With a role, you don't give role permissions to the individual objects, just the object type, so there is nothing different with create (in query-writer this is the 'new' operation). But another point to keep in mind with roles is that the not only filter the base objects, but the role can span multiple object types.

Otherwise, in order to allow users to serve in a role, you would have to assign multiple permissions. This could get confusing as roles may overlap, and if you remove a user from a role, you might damage the other role configuration.

Here I'm just speaking in general about a role and how it differs from objects and permissions on objects. In other words, think of roles as something layered on top of the main objects of interest.

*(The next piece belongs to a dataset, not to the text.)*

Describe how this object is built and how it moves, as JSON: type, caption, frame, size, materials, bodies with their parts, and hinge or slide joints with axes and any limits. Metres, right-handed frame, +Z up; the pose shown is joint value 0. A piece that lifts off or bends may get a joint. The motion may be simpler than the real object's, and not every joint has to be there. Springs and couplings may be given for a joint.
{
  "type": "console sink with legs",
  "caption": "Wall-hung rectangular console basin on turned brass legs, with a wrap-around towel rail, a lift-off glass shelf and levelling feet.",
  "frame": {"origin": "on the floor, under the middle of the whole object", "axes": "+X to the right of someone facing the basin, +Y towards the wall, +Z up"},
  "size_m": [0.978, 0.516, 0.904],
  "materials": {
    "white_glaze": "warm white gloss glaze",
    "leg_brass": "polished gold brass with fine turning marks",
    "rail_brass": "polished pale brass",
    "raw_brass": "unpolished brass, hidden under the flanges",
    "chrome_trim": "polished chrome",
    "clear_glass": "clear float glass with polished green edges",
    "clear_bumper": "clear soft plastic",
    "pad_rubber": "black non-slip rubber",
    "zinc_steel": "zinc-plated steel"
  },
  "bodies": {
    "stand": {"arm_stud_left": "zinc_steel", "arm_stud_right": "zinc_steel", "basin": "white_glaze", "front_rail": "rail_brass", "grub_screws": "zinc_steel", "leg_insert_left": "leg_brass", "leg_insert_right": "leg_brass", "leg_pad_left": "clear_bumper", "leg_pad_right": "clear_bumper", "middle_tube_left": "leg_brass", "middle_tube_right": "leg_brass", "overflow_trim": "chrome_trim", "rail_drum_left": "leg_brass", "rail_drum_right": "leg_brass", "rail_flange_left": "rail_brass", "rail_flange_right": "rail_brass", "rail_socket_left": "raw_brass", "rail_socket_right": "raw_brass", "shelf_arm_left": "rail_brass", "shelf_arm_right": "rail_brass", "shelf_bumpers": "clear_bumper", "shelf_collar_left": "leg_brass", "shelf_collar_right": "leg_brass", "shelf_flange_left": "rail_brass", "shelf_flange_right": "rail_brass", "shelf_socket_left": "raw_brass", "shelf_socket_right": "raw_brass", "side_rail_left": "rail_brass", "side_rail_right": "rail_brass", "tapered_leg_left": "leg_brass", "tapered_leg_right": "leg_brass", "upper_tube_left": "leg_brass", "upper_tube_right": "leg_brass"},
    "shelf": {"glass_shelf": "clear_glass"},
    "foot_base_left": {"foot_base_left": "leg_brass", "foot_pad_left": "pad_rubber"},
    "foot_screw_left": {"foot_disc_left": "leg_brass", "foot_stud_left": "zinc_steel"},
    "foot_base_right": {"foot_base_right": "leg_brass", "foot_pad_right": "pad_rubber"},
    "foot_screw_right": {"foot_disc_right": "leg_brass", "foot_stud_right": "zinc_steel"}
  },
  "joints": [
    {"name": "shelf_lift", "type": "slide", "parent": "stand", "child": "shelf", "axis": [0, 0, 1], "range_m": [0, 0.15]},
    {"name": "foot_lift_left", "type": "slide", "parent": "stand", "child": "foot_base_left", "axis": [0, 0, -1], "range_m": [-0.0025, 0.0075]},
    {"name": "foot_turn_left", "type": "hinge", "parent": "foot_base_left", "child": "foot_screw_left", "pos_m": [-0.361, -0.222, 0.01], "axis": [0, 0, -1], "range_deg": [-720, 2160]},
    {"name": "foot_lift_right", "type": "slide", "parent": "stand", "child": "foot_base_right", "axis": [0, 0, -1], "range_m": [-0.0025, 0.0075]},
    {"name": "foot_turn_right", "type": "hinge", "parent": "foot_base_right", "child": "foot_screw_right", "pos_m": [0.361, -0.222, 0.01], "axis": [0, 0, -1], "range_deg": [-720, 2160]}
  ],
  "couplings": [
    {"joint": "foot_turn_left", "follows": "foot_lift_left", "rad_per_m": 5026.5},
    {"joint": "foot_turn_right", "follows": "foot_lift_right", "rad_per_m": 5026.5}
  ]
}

It is a description of what you can do, and a container for allowing users to assume a particular role.

In query-writer, I have one default admin group. It doesn't require any extra permissions, the user has to belong to the admin rel_segment (for the site). Even then, you could use a separate admin rel_segment to create a less expansive admin role. What I have found works best is for each package to configure their own roles which don't extend beyond the objects in that package, however, these could include objects which were initially created by another package. So for a particular package, the role assignment happens once for each user (for each role they can assume). For most applications, you don't even need to do this, the defaults work for an admin and regular user of the package.